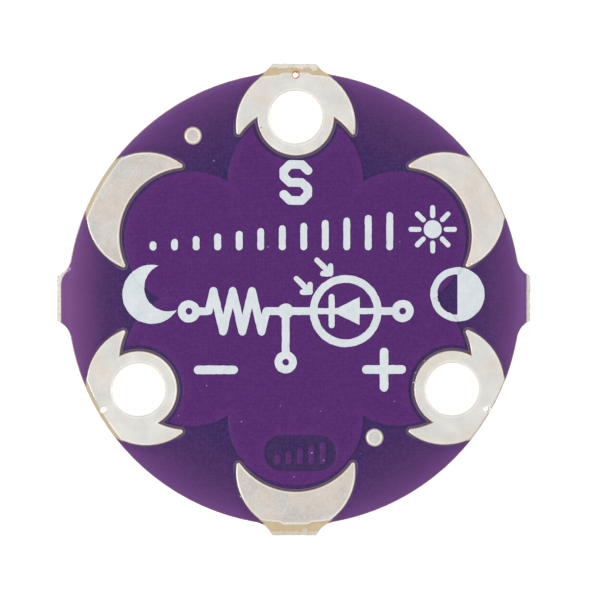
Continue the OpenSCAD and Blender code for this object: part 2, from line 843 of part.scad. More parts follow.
--
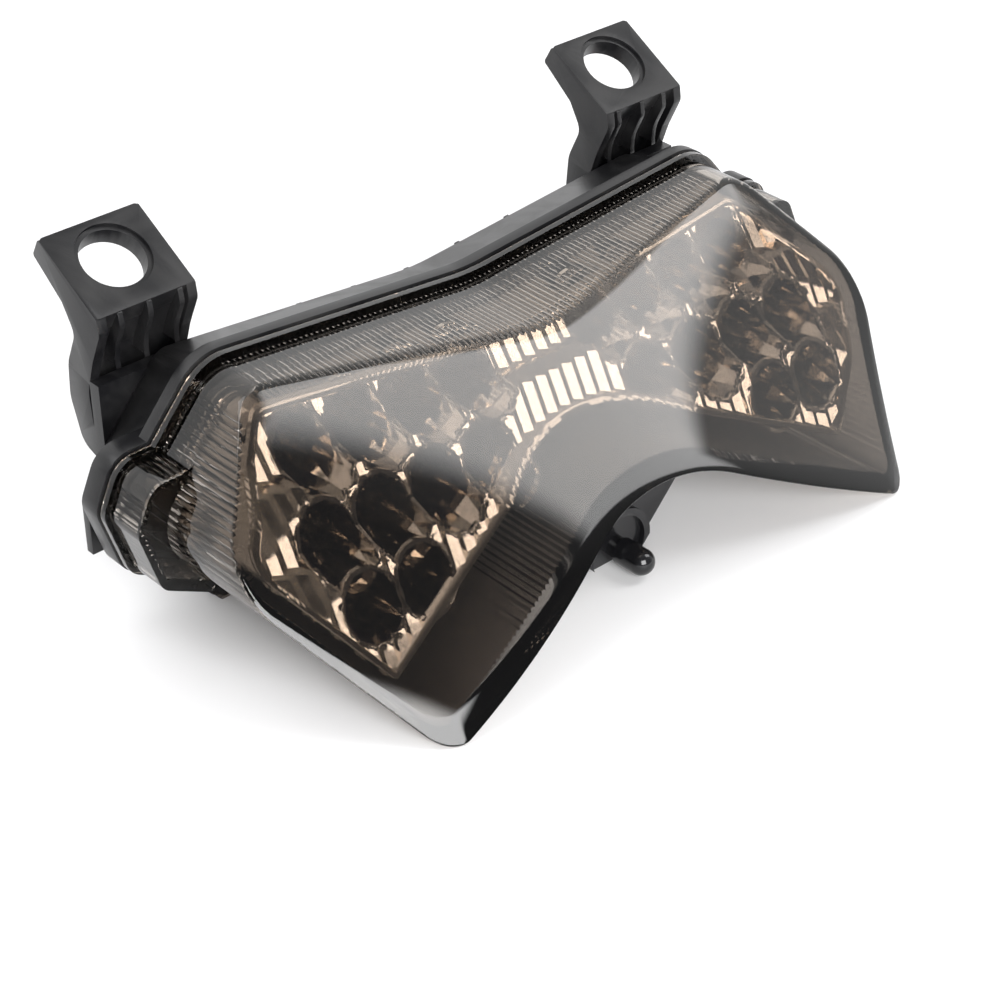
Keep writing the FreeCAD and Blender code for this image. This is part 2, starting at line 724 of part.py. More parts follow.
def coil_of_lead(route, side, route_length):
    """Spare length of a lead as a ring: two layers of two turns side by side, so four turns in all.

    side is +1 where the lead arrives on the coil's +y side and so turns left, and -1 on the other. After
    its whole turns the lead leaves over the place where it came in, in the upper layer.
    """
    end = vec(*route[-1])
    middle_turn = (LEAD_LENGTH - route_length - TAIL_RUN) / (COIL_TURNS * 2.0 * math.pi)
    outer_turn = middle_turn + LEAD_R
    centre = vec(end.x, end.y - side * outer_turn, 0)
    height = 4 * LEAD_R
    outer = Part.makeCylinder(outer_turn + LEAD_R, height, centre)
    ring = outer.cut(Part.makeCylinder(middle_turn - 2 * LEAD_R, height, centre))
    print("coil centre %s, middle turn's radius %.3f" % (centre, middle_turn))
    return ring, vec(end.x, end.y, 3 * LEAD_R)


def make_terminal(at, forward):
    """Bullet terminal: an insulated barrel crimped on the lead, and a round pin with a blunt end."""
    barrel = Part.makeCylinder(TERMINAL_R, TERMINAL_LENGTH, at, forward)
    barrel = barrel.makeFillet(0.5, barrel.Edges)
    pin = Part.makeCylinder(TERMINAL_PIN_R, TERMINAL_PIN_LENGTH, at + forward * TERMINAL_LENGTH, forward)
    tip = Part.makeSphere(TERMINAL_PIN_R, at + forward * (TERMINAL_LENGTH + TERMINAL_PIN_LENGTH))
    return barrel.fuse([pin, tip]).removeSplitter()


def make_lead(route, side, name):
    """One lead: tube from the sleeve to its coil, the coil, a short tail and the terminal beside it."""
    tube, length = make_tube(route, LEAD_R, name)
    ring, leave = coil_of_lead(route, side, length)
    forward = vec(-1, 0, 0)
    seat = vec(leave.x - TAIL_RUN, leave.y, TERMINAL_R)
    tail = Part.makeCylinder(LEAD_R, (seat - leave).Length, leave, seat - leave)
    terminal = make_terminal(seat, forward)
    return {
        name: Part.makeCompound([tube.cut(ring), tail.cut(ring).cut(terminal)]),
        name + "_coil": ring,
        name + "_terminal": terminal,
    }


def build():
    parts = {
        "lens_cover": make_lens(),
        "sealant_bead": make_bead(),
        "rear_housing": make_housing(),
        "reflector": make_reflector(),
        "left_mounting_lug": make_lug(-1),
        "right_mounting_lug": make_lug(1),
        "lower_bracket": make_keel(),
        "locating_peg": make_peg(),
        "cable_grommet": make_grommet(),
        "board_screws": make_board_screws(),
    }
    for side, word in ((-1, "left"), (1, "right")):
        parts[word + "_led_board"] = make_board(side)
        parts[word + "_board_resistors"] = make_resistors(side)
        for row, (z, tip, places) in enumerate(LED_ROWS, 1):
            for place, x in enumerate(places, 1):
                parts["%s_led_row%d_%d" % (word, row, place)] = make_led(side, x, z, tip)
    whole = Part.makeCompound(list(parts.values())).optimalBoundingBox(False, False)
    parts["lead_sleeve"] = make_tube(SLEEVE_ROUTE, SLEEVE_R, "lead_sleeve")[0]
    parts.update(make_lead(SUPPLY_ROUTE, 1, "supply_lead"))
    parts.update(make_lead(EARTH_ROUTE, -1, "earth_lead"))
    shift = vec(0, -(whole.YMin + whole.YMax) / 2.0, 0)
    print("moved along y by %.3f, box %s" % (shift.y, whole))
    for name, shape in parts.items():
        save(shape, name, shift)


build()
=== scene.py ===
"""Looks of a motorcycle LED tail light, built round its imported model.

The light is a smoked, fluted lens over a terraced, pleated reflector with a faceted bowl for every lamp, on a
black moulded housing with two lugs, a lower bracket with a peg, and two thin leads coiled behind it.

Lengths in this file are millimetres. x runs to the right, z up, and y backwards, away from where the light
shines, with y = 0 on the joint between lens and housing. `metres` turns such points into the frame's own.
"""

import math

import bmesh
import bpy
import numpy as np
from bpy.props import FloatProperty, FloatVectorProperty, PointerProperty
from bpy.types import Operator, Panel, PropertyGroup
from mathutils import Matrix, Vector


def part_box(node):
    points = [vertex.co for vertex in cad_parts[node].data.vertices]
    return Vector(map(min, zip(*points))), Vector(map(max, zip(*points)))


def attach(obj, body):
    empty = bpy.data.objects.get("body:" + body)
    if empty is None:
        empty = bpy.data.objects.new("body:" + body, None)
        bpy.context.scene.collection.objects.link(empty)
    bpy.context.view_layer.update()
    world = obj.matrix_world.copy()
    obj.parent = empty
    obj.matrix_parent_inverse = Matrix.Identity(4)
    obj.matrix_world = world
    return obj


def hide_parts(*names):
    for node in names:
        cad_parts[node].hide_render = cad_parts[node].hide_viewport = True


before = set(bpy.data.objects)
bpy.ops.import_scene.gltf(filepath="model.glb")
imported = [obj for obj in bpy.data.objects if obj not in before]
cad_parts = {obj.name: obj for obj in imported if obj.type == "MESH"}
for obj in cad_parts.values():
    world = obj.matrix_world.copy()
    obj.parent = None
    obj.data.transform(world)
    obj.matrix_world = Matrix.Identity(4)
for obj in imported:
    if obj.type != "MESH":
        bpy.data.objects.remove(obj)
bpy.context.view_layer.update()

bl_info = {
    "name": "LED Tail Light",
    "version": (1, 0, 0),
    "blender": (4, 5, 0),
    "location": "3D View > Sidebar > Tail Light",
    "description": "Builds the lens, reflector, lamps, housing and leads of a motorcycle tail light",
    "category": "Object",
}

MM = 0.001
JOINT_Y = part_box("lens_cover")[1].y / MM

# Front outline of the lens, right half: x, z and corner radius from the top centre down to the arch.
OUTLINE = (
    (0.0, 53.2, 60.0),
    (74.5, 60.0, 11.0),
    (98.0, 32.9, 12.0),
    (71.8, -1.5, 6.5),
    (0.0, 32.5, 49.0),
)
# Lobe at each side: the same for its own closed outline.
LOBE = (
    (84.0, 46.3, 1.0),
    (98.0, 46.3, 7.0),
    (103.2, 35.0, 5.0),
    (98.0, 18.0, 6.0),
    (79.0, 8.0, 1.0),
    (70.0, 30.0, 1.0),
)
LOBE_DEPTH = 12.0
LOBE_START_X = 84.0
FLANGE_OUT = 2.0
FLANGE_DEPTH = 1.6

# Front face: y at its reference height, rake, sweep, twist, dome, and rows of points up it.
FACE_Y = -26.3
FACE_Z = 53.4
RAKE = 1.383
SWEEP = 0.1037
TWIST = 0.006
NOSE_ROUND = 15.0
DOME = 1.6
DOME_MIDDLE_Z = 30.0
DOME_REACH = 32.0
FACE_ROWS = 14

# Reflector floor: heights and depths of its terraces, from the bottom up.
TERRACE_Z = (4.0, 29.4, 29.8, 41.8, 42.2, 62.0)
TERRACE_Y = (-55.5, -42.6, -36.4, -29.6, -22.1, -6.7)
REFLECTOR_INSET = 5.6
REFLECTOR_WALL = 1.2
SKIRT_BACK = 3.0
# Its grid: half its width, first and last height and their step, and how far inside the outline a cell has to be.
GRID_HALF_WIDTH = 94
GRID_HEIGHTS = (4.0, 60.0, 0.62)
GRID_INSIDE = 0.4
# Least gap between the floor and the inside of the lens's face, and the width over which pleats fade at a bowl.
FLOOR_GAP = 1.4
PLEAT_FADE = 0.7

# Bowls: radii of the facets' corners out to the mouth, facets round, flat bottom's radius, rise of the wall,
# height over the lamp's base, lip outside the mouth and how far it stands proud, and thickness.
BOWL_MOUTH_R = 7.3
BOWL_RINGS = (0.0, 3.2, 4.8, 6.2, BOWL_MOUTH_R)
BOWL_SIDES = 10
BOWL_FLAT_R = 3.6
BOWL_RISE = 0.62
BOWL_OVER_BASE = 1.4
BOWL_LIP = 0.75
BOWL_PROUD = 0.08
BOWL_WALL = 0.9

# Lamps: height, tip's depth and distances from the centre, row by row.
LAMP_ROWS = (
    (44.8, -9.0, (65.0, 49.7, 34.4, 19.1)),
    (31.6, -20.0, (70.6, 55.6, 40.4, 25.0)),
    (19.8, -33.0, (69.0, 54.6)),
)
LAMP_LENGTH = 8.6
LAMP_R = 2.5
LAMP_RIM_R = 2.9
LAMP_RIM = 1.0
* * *
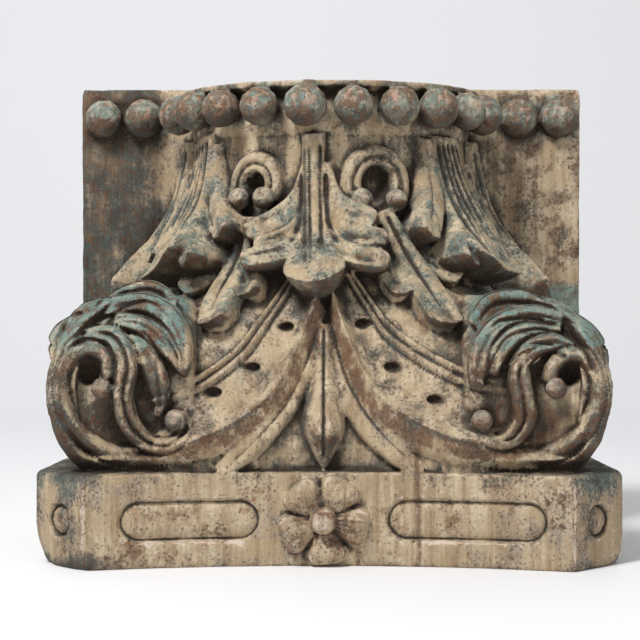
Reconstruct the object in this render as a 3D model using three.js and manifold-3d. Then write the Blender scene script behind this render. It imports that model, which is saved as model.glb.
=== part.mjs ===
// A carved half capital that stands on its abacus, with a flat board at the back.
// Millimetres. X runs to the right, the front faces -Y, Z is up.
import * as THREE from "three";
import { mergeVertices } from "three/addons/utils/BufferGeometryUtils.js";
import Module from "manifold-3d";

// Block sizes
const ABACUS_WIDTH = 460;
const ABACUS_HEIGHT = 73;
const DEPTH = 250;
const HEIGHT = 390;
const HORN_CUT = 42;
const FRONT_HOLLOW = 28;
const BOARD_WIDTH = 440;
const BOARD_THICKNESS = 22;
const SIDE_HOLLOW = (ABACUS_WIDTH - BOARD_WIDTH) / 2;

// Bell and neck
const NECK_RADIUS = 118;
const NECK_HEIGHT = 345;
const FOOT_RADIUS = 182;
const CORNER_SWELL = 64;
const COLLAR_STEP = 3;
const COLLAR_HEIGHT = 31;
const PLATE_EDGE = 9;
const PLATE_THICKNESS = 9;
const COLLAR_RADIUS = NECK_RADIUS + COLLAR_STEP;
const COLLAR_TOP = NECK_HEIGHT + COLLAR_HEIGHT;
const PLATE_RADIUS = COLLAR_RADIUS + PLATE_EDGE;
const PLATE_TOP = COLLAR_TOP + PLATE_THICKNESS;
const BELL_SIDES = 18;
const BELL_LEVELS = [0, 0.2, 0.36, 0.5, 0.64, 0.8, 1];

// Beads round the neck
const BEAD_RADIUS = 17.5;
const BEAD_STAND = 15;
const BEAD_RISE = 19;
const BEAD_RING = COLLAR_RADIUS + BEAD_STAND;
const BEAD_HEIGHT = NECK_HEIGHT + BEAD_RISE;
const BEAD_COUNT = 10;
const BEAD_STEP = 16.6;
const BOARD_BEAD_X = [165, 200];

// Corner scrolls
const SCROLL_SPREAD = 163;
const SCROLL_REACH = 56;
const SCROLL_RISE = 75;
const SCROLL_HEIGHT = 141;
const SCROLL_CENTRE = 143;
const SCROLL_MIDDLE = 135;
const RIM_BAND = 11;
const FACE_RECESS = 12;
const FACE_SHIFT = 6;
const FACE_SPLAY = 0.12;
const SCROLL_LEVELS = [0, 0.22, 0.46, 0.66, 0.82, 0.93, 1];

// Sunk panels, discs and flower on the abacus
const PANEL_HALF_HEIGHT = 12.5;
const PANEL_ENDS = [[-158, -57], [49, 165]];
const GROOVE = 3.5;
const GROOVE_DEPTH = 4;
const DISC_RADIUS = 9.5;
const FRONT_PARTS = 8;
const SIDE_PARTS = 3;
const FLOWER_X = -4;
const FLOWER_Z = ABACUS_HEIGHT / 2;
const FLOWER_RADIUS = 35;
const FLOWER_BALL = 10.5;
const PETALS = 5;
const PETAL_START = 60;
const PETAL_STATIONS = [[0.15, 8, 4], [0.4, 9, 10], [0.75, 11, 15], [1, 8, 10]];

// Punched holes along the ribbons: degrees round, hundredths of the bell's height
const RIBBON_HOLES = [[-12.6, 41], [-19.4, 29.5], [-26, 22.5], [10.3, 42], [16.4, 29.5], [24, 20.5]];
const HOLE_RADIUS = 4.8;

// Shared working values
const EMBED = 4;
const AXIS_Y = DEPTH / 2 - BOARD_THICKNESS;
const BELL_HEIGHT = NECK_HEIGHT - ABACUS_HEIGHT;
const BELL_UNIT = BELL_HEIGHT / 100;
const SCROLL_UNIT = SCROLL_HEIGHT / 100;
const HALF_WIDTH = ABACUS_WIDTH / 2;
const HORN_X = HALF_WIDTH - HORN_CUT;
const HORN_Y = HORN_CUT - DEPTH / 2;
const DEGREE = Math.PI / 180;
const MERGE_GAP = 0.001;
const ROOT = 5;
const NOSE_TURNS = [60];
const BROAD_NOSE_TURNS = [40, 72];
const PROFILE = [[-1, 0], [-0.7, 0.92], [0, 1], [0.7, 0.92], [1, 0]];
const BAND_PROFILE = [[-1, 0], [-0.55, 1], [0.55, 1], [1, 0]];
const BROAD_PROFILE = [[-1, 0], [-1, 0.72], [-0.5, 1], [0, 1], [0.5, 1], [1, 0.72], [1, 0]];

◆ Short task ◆
Copy verbatim the line that contains "Reconstruct the object", the line that contains "import Module from", and all lines between them.

◆ Response for this exercise ◆
Reconstruct the object in this render as a 3D model using three.js and manifold-3d. Then write the Blender scene script behind this render. It imports that model, which is saved as model.glb.
=== part.mjs ===
// A carved half capital that stands on its abacus, with a flat board at the back.
// Millimetres. X runs to the right, the front faces -Y, Z is up.
import * as THREE from "three";
import { mergeVertices } from "three/addons/utils/BufferGeometryUtils.js";
import Module from "manifold-3d";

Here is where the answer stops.